Witness, in the sense of testifying to one’s own or another’s experiences, offers one of the most powerful reasons for writing: to document events that get swept under the societal rug or that are being lost due to deliberate societal forgetting. I believe that the primary motivation behind this tendency to sweeping under is fear. We fear the cruelties we can inflict on one another. We fear the ways our worlds may be changed when we acknowledge the existence—I would say prevalence, even—of these cruelties. We fear that if we believe the stories of those who’ve survived rape, torture, genocide, then we may become victims of these forces ourselves. Because I understand witness in this way, I am convinced that it is an essential part of ethical living, both individually and communally.

That is why I value the literature of witness, why I’m drawn to poems and books that make for uncomfortable reading. I don’t want to be a part of any forgetting. Several months ago I wrote a review of The Poetry of Witness, an impressive (and hefty) anthology from W.W. Norton edited by Carolyn Forché and Duncan Wu. More recently I’ve found myself reading another interesting genre of witness: the fictions of witness.

Witness and fiction may seem antithetical. Witness is the business of truth-telling; fiction is the art of imagining. But as any devoted reader knows, fiction can bear truths every bit as well as non-fiction does. I don’t know how or why writer-survivors make the choice between memoir and novel, but some do and the results can be deeply moving.

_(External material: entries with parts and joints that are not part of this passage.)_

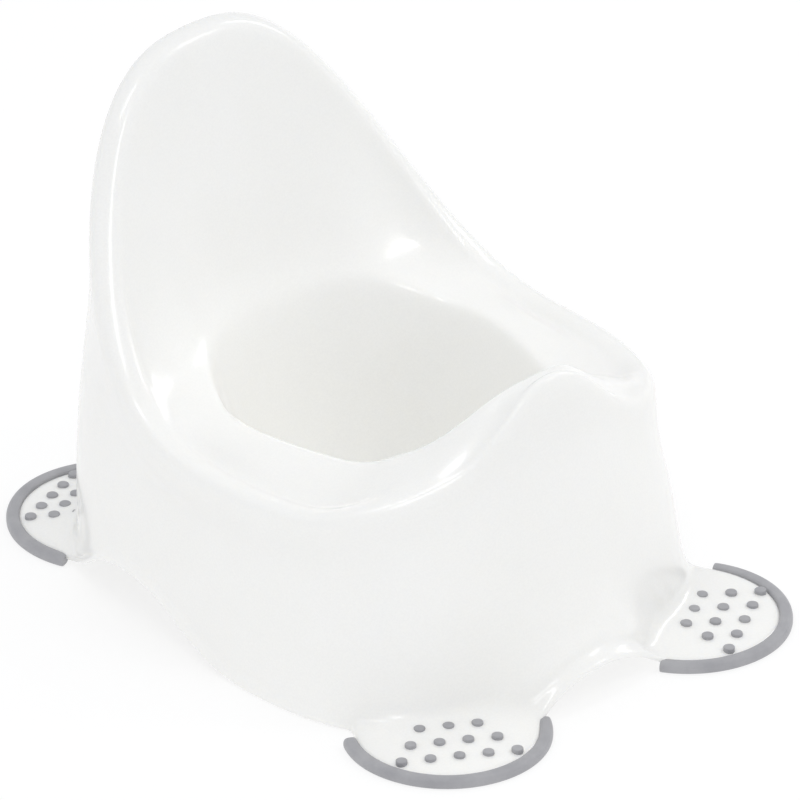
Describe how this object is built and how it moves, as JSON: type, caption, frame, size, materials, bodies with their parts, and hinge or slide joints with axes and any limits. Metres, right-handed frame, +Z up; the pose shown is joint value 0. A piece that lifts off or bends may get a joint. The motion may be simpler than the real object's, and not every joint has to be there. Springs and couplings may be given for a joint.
{
  "type": "potty training chair",
  "caption": "One-piece moulded toddler potty chair with a high scooped backrest, a deep bowl, a raised front splash guard and splayed feet with soft grip edges and grip dots.",
  "frame": {"origin": "on the floor under the middle of the chair", "axes": "+Z up, -Y the way the child faces, +Y towards the backrest"},
  "size_m": [0.276, 0.384, 0.2655],
  "materials": {
    "shell_plastic": "pearl white, glossy moulded plastic",
    "grip_rubber": "grey soft-touch rubber, satin"
  },
  "bodies": {
    "root": {"potty_shell": "shell_plastic", "grip_edge_front_left": "grip_rubber", "grip_dots_front_left": "grip_rubber", "grip_edge_front_right": "grip_rubber", "grip_dots_front_right": "grip_rubber", "grip_edge_rear_left": "grip_rubber", "grip_dots_rear_left": "grip_rubber", "grip_edge_rear_right": "grip_rubber", "grip_dots_rear_right": "grip_rubber"}
  },
  "joints": []
}
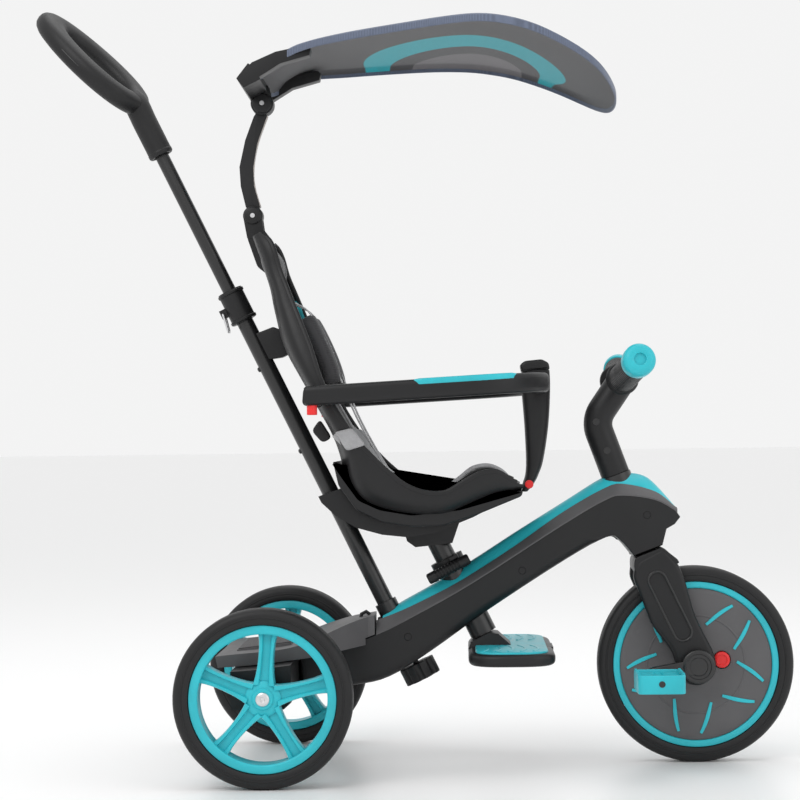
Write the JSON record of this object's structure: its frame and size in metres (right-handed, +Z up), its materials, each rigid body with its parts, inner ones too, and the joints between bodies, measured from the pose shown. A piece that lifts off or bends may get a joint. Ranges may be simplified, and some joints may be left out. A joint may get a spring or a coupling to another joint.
{
  "type": "children's tricycle",
  "caption": "Child's pedal tricycle with a parent push bar, bucket seat with safety ring and harness, sun canopy, footrest and a step deck between the rear wheels.",
  "frame": {"origin": "floor level, under the middle of the object's box", "axes": "+X forwards towards the front wheel, +Y to the rider's left, +Z up"},
  "size_m": [0.9827, 0.48, 0.996],
  "materials": {
    "black_plastic": "satin moulded, fine texture",
    "grey_plastic": "satin moulded",
    "turquoise_plastic": "smooth moulded",
    "red_plastic": "smooth moulded",
    "tyre_rubber": "matt rubber",
    "grip_rubber": "soft-touch matt",
    "black_steel": "powder coated, satin",
    "bright_steel": "zinc plated",
    "canopy_fabric": "woven polyester",
    "liner_fabric": "padded woven fabric",
    "pad_fabric": "padded mesh fabric",
    "webbing": "woven webbing"
  },
  "bodies": {
    "frame": {"steel_chassis": "black_steel", "frame_shell_left": "black_plastic", "frame_shell_right": "black_plastic", "frame_top_cover": "grey_plastic", "frame_top_strip": "turquoise_plastic", "frame_screws": "bright_steel", "rear_step_deck": "grey_plastic", "rear_axle_cover": "black_plastic", "rear_axle": "bright_steel", "rear_axle_nuts": "bright_steel", "head_bushes": "black_plastic", "seat_clamp": "black_plastic"},
    "steering": {"fork": "black_plastic", "crank_bushes": "black_plastic", "stem": "black_steel", "stem_bolts": "bright_steel", "handlebar": "black_steel", "grips": "grip_rubber", "grip_end_caps": "turquoise_plastic"},
    "front_wheel": {"front_tyre": "tyre_rubber", "front_rim": "turquoise_plastic", "front_disc_left": "grey_plastic", "front_disc_right": "grey_plastic"},
    "drive_button": {"drive_button": "red_plastic"},
    "cranks": {"crank_left": "black_steel", "crank_right": "black_steel"},
    "pedal_left": {"pedal_left": "turquoise_plastic"},
    "pedal_right": {"pedal_right": "turquoise_plastic"},
    "rear_wheel_left": {"rear_rim_left": "turquoise_plastic", "rear_tyre_left": "tyre_rubber"},
    "rear_wheel_right": {"rear_rim_right": "turquoise_plastic", "rear_tyre_right": "tyre_rubber"},
    "seat": {"seat_shell": "black_plastic", "seat_under_tray": "black_plastic", "seat_post": "black_steel", "seat_back_bracket": "black_plastic", "seat_liner": "liner_fabric", "headrest_pad": "liner_fabric", "harness_straps": "webbing", "shoulder_pads": "pad_fabric", "harness_buckle": "black_plastic"},
    "seat_clamp_lever": {"seat_clamp_lever": "black_plastic"},
    "canopy_arm": {"canopy_arm": "black_plastic", "canopy_hinge_pins": "bright_steel"},
    "canopy": {"canopy_bracket": "black_plastic", "canopy_sheet": "canopy_fabric"},
    "safety_ring": {"safety_ring": "black_plastic", "ring_inlays": "turquoise_plastic", "ring_post_cap": "black_plastic"},
    "ring_button_left": {"ring_button_left": "red_plastic"},
    "ring_button_right": {"ring_button_right": "red_plastic"},
    "ring_button_front": {"ring_button_front": "red_plastic"},
    "push_bar": {"push_bar_lower_tube": "black_steel", "push_bar_collar": "black_plastic"},
    "push_bar_clip": {"push_bar_clip": "bright_steel"},
    "push_bar_upper": {"push_bar_upper_tube": "black_steel", "push_handle": "grip_rubber"},
    "push_bar_knob": {"push_bar_knob": "black_plastic"},
    "footrest": {"footrest_bracket": "black_plastic", "footrest_pad": "turquoise_plastic"}
  },
  "joints": [
    {"name": "steer", "type": "hinge", "parent": "frame", "child": "steering", "pos_m": [0.2645, 0, 0.3738], "axis": [-0.342, 0, 0.9397], "range_deg": [-30, 30]},
    {"name": "front_wheel_spin", "type": "hinge", "parent": "steering", "child": "front_wheel", "pos_m": [0.3642, 0, 0.127], "axis": [0, 1, 0], "continuous": true},
    {"name": "crank_turn", "type": "hinge", "parent": "steering", "child": "cranks", "pos_m": [0.3642, 0, 0.127], "axis": [0, 1, 0], "continuous": true},
    {"name": "pedal_left_spin", "type": "hinge", "parent": "cranks", "child": "pedal_left", "pos_m": [0.42215, 0.147, 0.135], "axis": [0, 1, 0], "continuous": true},
    {"name": "pedal_right_spin", "type": "hinge", "parent": "cranks", "child": "pedal_right", "pos_m": [0.30625, -0.147, 0.119], "axis": [0, 1, 0], "continuous": true},
    {"name": "drive_button_press", "type": "slide", "parent": "front_wheel", "child": "drive_button", "axis": [0, 1, 0], "range_m": [0, 0.004], "stiffness_N_per_m": 300, "springref_m": -0.002},
    {"name": "rear_wheel_left_spin", "type": "hinge", "parent": "frame", "child": "rear_wheel_left", "pos_m": [-0.182, 0.218, 0.11], "axis": [0, 1, 0], "continuous": true},
    {"name": "rear_wheel_right_spin", "type": "hinge", "parent": "frame", "child": "rear_wheel_right", "pos_m": [-0.182, -0.218, 0.11], "axis": [0, 1, 0], "continuous": true},
    {"name": "seat_height", "type": "slide", "parent": "frame", "child": "seat", "axis": [-0.4384, 0, 0.8988], "range_m": [-0.012, 0]},
    {"name": "seat_clamp_release", "type": "hinge", "parent": "frame", "child": "seat_clamp_lever", "pos_m": [0.04475, -0.033, 0.25475], "axis": [0.8928, 0, 0.4505], "range_deg": [0, 90]},
    {"name": "canopy_arm_tilt", "type": "hinge", "parent": "seat", "child": "canopy_arm", "pos_m": [-0.2062, 0, 0.7192], "axis": [0, 1, 0], "range_deg": [-20, 15]},
    {"name": "canopy_tilt", "type": "hinge", "parent": "canopy_arm", "child": "canopy", "pos_m": [-0.1924, 0, 0.8665], "axis": [0, 1, 0], "range_deg": [-25, 15]},
    {"name": "ring_pull_off", "type": "slide", "parent": "seat", "child": "safety_ring", "axis": [1, 0, 0], "range_m": [0, 0.025]},
    {"name": "ring_button_left_press", "type": "slide", "parent": "safety_ring", "child": "ring_button_left", "axis": [0, 0, 1], "range_m": [0, 0.003], "stiffness_N_per_m": 300, "springref_m": -0.002},
    {"name": "ring_button_right_press", "type": "slide", "parent": "safety_ring", "child": "ring_button_right", "axis": [0, 0, 1], "range_m": [0, 0.003], "stiffness_N_per_m": 300, "springref_m": -0.002},
    {"name": "ring_button_front_press", "type": "slide", "parent": "safety_ring", "child": "ring_button_front", "axis": [0, 1, 0], "range_m": [0, 0.003], "stiffness_N_per_m": 300, "springref_m": -0.002},
    {"name": "push_bar_lift_out", "type": "slide", "parent": "frame", "child": "push_bar", "axis": [-0.4384, 0, 0.8988], "range_m": [0, 0.055]},
    {"name": "push_bar_clip_flip", "type": "hinge", "parent": "push_bar", "child": "push_bar_clip", "pos_m": [-0.24718, 0, 0.59047], "axis": [0, 1, 0], "range_deg": [0, 90]},
    {"name": "push_bar_telescope", "type": "slide", "parent": "push_bar", "child": "push_bar_upper", "axis": [-0.4384, 0, 0.8988], "range_m": [-0.15, 0]},
    {"name": "push_bar_knob_turn", "type": "hinge", "parent": "frame", "child": "push_bar_knob", "pos_m": [-0.0363, 0, 0.206], "axis": [-0.4384, 0, 0.8988], "continuous": true},
    {"name": "footrest_pull_out", "type": "slide", "parent": "frame", "child": "footrest", "axis": [0.4384, 0, -0.8988], "range_m": [0, 0.03]}
  ],
  "couplings": [
    {"joint": "crank_turn", "follows": "front_wheel_spin", "ratio": 1}
  ]
}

Two such novels are Lan Cao’s The Lotus and the Storm and Nayomi Munaweera’s Island of a Thousand Mirrors. The first of these looks at life both during the war in Vietnam and for refugees from that war attempting to rebuild their lives in the U.S. Island of a Thousand Mirrors also originates in civil war, in this case in Sri Lanka. These books—both of them recent releases—are very much worth a read, even though the experience of reading them is painful.

The Lotus and the Storm moves back and forth temporally and geographically and employs two voices. The first is a young (at least in the earliest moments) young girl being raised in a life of relative privilege as the U.S. enters the conflict. The second is her father, who was part of the South Vietnamese Army. Both narrators describe their lives in Vietnam and in the United States. Both are articulate and precise in sharing memories and describing the present.

Island of a Thousand Mirrors tells the stories of women from two families: one family is Sinhala, the community (at least before the war) controlling wealth and power, the other is Tamil, working class and without political power. Over the course of the novel, the lives of these two families intersect in unexpected ways.

Both authors experienced the eras and locales that they write about. I cannot tell which parts of their novels are essentially memoir, which parts draw on and reshape memory, and which are “inventions.”  To have a broad understanding of both wars, one would need to read a great deal of non-fiction. But one also will need novels like these that allow a reader to experience these conflicts from multiple perspectives, that witness (and therefore force readers to see) the brutalities of these times and places.

Pick up these  novels. Read them carefully at a time when you are able (to the best of your ability) to place yourself inside them. Open yourself to the witness being offered.

A Novel of Alternative Viewpoints from Contemporary China

I Am China: A Novel, by Xiaolu Guo, (Nan A. Talese: Random House), 384 pages

I Am China is an interesting puzzle of a book. The author, Xiaolu Guo, is a writer and film maker (she graduated from the Beijing Film Academy), which shows in the structuring of this novel that jumps back and forth in time, moving from perspective to perspective in a way that is genuinely cinematic. Born in China, Guo now lives and writes in Britain, and I Am China presents perspectives based in both the country of her birth and her adopted country.

The Chinese perspectives are embodied in the characters Jian and Mu. Jian is a Chinese punk rocker who was imprisoned after releasing a “manifesto” at one of his concerts, and who is now seeking asylum in Europe. Mu is Jian’s off and on (but mostly on) partner of the last twenty years. Both characters have strong political motivations, but Jian’s politics are confrontational, while Mu’s are more subtle and interestingly romantic. Jian finds politics essential to art; Mu doesn’t.

The British perspective comes from Iona, a professional translator living in London, who has been asked to work with a loosely organized group of letters and journal entries written by both Jian and Mu. Readers encounter this material as she does: in random order and without any suggestion of what its overall trajectory might be.

I found this novel absolutely fascinating for the view it offers into alternative communities within contemporary China. I hadn’t realized China has a punk scene; I certainly didn’t know about the different strands of dissident thought represented by the book’s Chinese characters.

I said at the opening that I Am China is a puzzle of a book. It is a narrative that readers must assemble for themselves, looking for related pieces, rearranging information to create a chronology. This structureless structure is actually one of the book’s strengths preventing it from becoming narrower or more dogmatic.

I Am China is most definitely worth a read, both for the characters it introduces and for the glimpses it gives into the lives of a huge segment of the world’s population about whom we generally hear very little.